Sim. Eu tinha que ser jornalista porque não me via muito em casa.  E, o homem, que durante meses a fio colocava os meus textos de lado, porque não serviam, foi aquele que eu tive a certeza ao ver no cimo de umas escadas que queria para mim. Era a vida que eu queria, (jornalismo) e aquele era o homem com quem eu queria casar. E assim foi…

Foi difícil, deixar a sua querida máquina de escrever e voltar-se para as novas tecnologias?
Nada. A máquina de escrever está arrumada, não tem compostura.  E eu converti-me às novas tecnologias. Recordo uma vez que vieram cá os meus netos, que estavam em Londres, e ao olharem para a minha máquina de escrever disseram…   Essa tua maquina é melhor que o computador do pai, porque imprime assim que tu escreves. (risos).

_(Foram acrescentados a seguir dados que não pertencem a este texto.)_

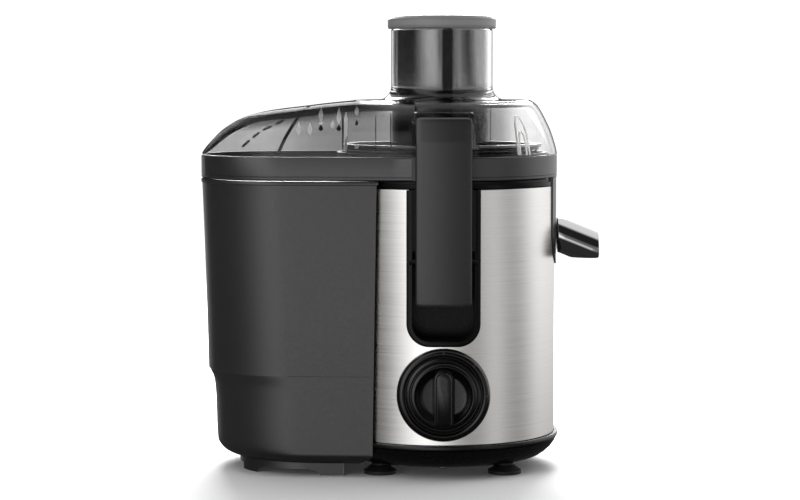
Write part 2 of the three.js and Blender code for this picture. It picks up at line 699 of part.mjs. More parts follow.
function armatureCore() {
  const core = disc(ARMATURE_R, STATOR_Z + 1, STATOR_Z + STATOR_H - 1, 24);
  return cut(core, disc(SHAFT_R + GAP, 0, 300, 16));
}

const armatureWinding = (z) => turned([
  [6, z], [14, z], [17, z + 3], [14, z + 6], [6, z + 6], [6, z],
], 16);
const commutator = () => tube(10, SHAFT_R + GAP, 88, 100, 16);
const motorShaft = () => disc(SHAFT_R, 72, 183.7, 16);
const driveCoupling = () => cut(disc(9, 184, 197, 6), disc(SHAFT_R - 1, 180, 190, 12));

function coolingFan() {
  const hub = tube(8, SHAFT_R + GAP, 158, 164, 24);
  const plateRing = tube(25, 7.5, 158, 159.4, 24);
  const blades = [];
  for (let i = 0; i < 9; i += 1) {
    const angle = (i * 2 * Math.PI) / 9;
    blades.push(solid(new THREE.BoxGeometry(17, 1.2, 5).translate(16, 0, 161.4).rotateZ(angle)));
  }
  return union(hub, plateRing, ...blades);
}

const bearing = (z) => tube(11, SHAFT_R + GAP, z, z + 7, 16);

// A cross-shaped bracket that carries one bearing and bolts to the core.
function motorBracket(z, h, seatZ) {
  const arms = union(
    box(-STATOR_HALF - 8, STATOR_HALF + 8, -7, 7, z, z + h),
    box(-7, 7, -STATOR_HALF - 8, STATOR_HALF + 8, z, z + h),
    disc(14.5, Math.min(z, seatZ), Math.max(z + h, seatZ + 8), 24),
  );
  return cut(arms, disc(11 + GAP, 0, 300, 24));
}

function brushHolder(s) {
  const bore = box(...spanOn(s, 10, 24), -3.3, 3.3, 90.7, 97.3);
  return cut(box(...spanOn(s, 12, 26), -5, 5, 89, 99), bore);
}

const carbonBrush = (s) => box(...spanOn(s, 10.4, 22), -3, 3, 91, 97);
const rubberMount = (x, y) => tube(6, 2.5, 60, 69.7, 12, x, y);

function cordGland() {
  const profile = (r, a, b) => barY(r, a, b, 0, GLAND_Z, COARSE);
  return cut(union(profile(7.2, 74, 87), profile(10, 83, 86)), profile(3.6, 70, 90));
}

// ---- assembly -----------------------------------------------------------------------------------
function addMotorBase() {
  add('base_plate', basePlate(), BLACK);
  CORNERS.forEach(([a, b], i) => {
    add(`suction_foot_${i + 1}`, suctionFoot(a * FOOT_X, b * FOOT_Y), RUBBER);
  });
  SCREW_PLACES.forEach(([x, y], i) => add(`base_screw_${i + 1}`, baseScrew(x, y), IRON));
  add('steel_wrap', steelWrap(), STEEL);
  add('motor_housing', motorHousing(), BLACK);
  add('cord_gland', cordGland(), RUBBER);
  for (const { side, s } of LATCH_SIDES) {
    add(`latch_pocket_${side}`, latchPocket(s), DARK_GREY);
    add(`latch_pin_${side}`, latchPin(s), IRON);
    add(`latch_${side}`, latchArm(s), DARK_GREY);
    add(`interlock_switch_${side}`, box(-9, 9, ...spanOn(s, 45, 52.5), 118, 134), BLACK);
  }
}

function addSpeedControl() {
  add('knob_bezel', knobBezel(), BLACK);
  add('knob', knobBody(), BLACK);
  add('knob_shaft', knobShaft(), IRON);
  add('speed_switch', speedSwitch(), BLACK);
  add('circuit_board', box(-28, 28, -20, 20, 24, 25.6), BOARD);
}

function addMotor() {
  add('stator_core', statorCore(), IRON);
  add('field_coil_left', fieldCoil(-1), COPPER);
  add('field_coil_right', fieldCoil(1), COPPER);
  add('motor_shaft', motorShaft(), STEEL);
  add('armature_core', armatureCore(), IRON);
  add('armature_winding_upper', armatureWinding(STATOR_Z + STATOR_H - 0.6), COPPER);
  add('armature_winding_lower', armatureWinding(STATOR_Z - 5.4), COPPER);
  add('commutator', commutator(), BRASS);
  add('cooling_fan', coolingFan(), DARK_GREY);
  add('drive_coupling', driveCoupling(), DARK_GREY);
  add('lower_bearing', bearing(74), STEEL);
  add('upper_bearing', bearing(167), STEEL);
  add('lower_motor_bracket', motorBracket(70, 4, 73), IRON);
  add('upper_motor_bracket', motorBracket(170, 4, 167), IRON);
  [-1, 1].forEach((s) => add(`brush_holder_${s < 0 ? 'left' : 'right'}`, brushHolder(s), BRASS));
  [-1, 1].forEach((s) => add(`carbon_brush_${s < 0 ? 'left' : 'right'}`, carbonBrush(s), RUBBER));
  [[0, MOTOR_SEAT], [0, -MOTOR_SEAT], [MOTOR_SEAT, 0], [-MOTOR_SEAT, 0]].forEach(([x, y], i) => {
    add(`motor_mount_${i + 1}`, rubberMount(x, y), RUBBER);
  });
  add('shaft_seal', tube(11.7, SHAFT_R + 0.4, DECK_Z + 0.4, DECK_Z + 4.4, 16), RUBBER);
}

function addJuicingPieces() {
  add('juice_collector', juiceCollector(), DARK_GREY);
  add('spout', spoutTube(), CHROME);
  add('sieve_hub', sieveHub(), DARK_GREY);
  add('grater_disc', graterDisc(), STEEL);
  add('sieve_mesh', sieveMesh(), STEEL);
  add('sieve_ring', sieveRing(), STEEL);
  add('lid', lidShell(), CLEAR);
  add('pusher_body', pusherBody(), SMOKED);
  add('pusher_cap', pusherCap(), MID_GREY);
  add('pulp_container', pulpContainer(), DARK_GREY);
}

addMotorBase();
addSpeedControl();
addMotor();
addJuicingPieces();

// The origin goes to the bottom centre of the whole object's box.
const FRONT_X = SPOUT_END;
const BACK_X = HOOD_BACK - 1;
const assembly = new THREE.Group();
model.position.set(-(FRONT_X + BACK_X) / 2, (GRIP_FRONT - LATCH_OUT) / 2, 0);
assembly.add(model);

export default assembly;
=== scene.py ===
# Looks of the centrifugal juicer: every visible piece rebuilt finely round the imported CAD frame.
# Shapes are made in millimetres from the drive axis, +X to the spout and -Y to the speed knob, and
# moved into the row frame, in metres, as they are built.
import math

import bmesh
import bpy
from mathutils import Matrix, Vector


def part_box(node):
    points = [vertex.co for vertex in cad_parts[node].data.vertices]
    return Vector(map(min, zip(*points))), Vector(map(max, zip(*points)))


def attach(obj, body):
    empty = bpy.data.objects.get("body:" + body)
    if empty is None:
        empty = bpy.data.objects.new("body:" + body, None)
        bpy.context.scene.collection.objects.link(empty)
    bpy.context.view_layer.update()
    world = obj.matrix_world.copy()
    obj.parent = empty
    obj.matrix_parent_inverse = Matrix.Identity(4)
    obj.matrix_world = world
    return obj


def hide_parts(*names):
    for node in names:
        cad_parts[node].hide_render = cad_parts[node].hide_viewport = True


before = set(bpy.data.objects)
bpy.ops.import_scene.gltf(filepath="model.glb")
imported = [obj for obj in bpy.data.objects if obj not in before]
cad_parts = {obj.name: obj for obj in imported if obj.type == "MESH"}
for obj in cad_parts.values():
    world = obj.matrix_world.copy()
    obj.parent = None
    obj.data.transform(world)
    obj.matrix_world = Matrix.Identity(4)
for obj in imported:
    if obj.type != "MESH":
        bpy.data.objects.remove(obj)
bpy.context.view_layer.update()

MM = 0.001
GAP = 0.3
FINE = 192  # segments of large circles
FINEST = 256  # segments of those that show as outlines


def frame_box(node):
    low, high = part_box(node)
    return Vector(low), Vector(high)


CAP_LOW, CAP_HIGH = frame_box("pusher_cap")
AXIS_X = (CAP_LOW.x + CAP_HIGH.x) / 2
AXIS_Y = (CAP_LOW.y + CAP_HIGH.y) / 2


class Span:
    """A CAD node's box in millimetres from the drive axis."""

    def __init__(self, node):
        corners = frame_box(node)
        self.x0, self.x1 = [(v.x - AXIS_X) / MM for v in corners]
        self.y0, self.y1 = [(v.y - AXIS_Y) / MM for v in corners]
        self.z0, self.z1 = [v.z / MM for v in corners]
        self.middle = (self.x0 + self.x1) / 2, (self.y0 + self.y1) / 2, (self.z0 + self.z1) / 2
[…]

Vamos eleger! A reportagem mais interessante que fez até hoje?
Ui! É muito difícil. A miúda que tinha sido roubada da maternidade, que durou duas semanas a fazer. E as reportagens sobre Timor, que é algo que gosto muito.  Para mim o prazer de fazer uma reportagem é o mesmo quando escrevo uma noticia.
Não posso deixar de mencionar que durante o antigo regime havia o  Ballet Rose, e eu recebi um telefonema de uma mulher que queria contar tudo… Saí e pedi à editora para ficar atenta às horas. Pois se demorasse que alguém fosse à minha procura.  A mulher contou tudo e eu acabei por ganhar um prémio, por causa dessa reportagem.

 Quem foi a figura das letras que agradece ao Universo por ter conhecido?
Pablo Neruda. Era um sedutor.  Mas, tenho de dizer que António Reis escritor e cineasta, era fantástico. Ele era o que escrevia.  E o Richard Zimler também.  Só lamento que os escritores não se apoiem uns aos outros.

Porque é que o adjetivo é um inimigo?
Os adjetivos não servem para nada (risos).  O adjetivo serve para dizer aquilo e não outra coisa.  As pessoas dizem está um dia bonito! Pra quem? Pra mim que gosto de sol. Usam-se muitos adjetivos que se torna um hábito. Como o “Incrível” do Vasco Palmeirim, que tanto gosto dele!